Accommodations at Half Moon blend an air of elegant informality (furnishings are Queen Anne and Chippendale reproductions made at the resort by
local craftsmen using Jamaican mahogany) with relaxed native island
style featuring colorful tropical-inspired prints. Guests choose from lavish private villas and elegant rooms and suites. We chose one of the 23 beachfront Royal Suites, a charming cottage with its own perfect-for-moonlight-dips private swimming pool.
If you’re up for super-deluxe, you’ll want to check out the 32 five-, six- and seven-bedroom private royal villas situated amid tropical lush gardens alongside Sunrise Beach. Guests looking for a little something to sip or nibble on while working on their tans are in good hands—each villa is staffed with its own chef, housekeeper and butler, just like home (if you’re a celebrity or a member of royalty, that is).
But even if your accommodations don’t come with your own personal chef, you won’t go hungry. There are various all-inclusive meal plans available that are well worth the money.
The Seagrape Terrace and Il Giordano are two good choices for dinner.
The Seagrape serves a buffet that offers something for everyone, including delicious soups as well as such seafood specials as fresh snapper, sea bass and shrimp. And do make a reservation at Il Giordino, a Romanesque style Italian restaurant offering fine dining (try the pasta with spicy marinara sauce).
Also do make a point of visiting Lester’s bar, featuring those stunning ocean views and more than 100 fabulous cocktails. (You can stay a week and not have the same drink twice.)
True, there is not a lot to do outside of Half Moon, but the resort’s facilities can keep you as busy—or not—as you’d like.

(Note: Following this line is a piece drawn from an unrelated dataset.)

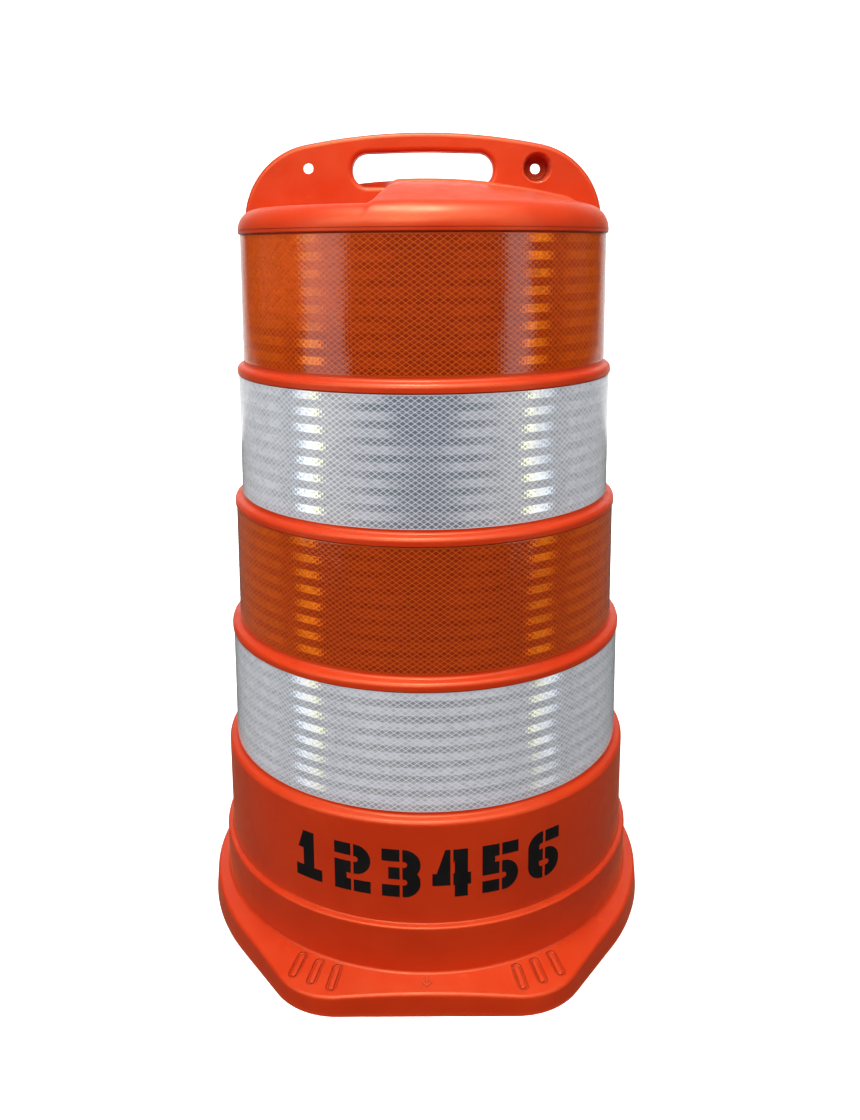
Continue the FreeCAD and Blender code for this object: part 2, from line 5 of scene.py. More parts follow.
import bmesh
import bpy
import numpy as np
from mathutils import Euler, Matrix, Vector


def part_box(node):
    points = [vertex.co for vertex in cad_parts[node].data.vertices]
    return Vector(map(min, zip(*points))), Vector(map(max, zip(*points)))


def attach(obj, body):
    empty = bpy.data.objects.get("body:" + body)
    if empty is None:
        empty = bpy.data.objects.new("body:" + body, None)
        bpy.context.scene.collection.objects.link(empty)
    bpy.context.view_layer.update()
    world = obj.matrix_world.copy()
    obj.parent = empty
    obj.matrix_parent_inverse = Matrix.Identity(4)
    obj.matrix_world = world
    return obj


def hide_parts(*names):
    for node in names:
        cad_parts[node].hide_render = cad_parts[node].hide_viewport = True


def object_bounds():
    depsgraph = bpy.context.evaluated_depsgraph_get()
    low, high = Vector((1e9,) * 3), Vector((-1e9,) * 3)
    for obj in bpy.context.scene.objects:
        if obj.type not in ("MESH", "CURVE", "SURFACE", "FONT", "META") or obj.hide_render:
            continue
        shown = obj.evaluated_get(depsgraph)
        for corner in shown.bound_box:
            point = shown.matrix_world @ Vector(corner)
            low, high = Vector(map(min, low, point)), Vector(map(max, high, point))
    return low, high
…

We did venture into downtown Montego Bay one night to have dinner at Marguerite’s overlooking the ocean. We found the food there a step up from the hotel. And right next door is the famous Jimmy Buffett’s Margaritaville, a popular spot for before- and after-dinner drinks.
As I write this, I’m back from my Jamaican vacation of wasting away in Margaritaville. Having just driven through the snow on 287, is it any wonder I wish I was still there?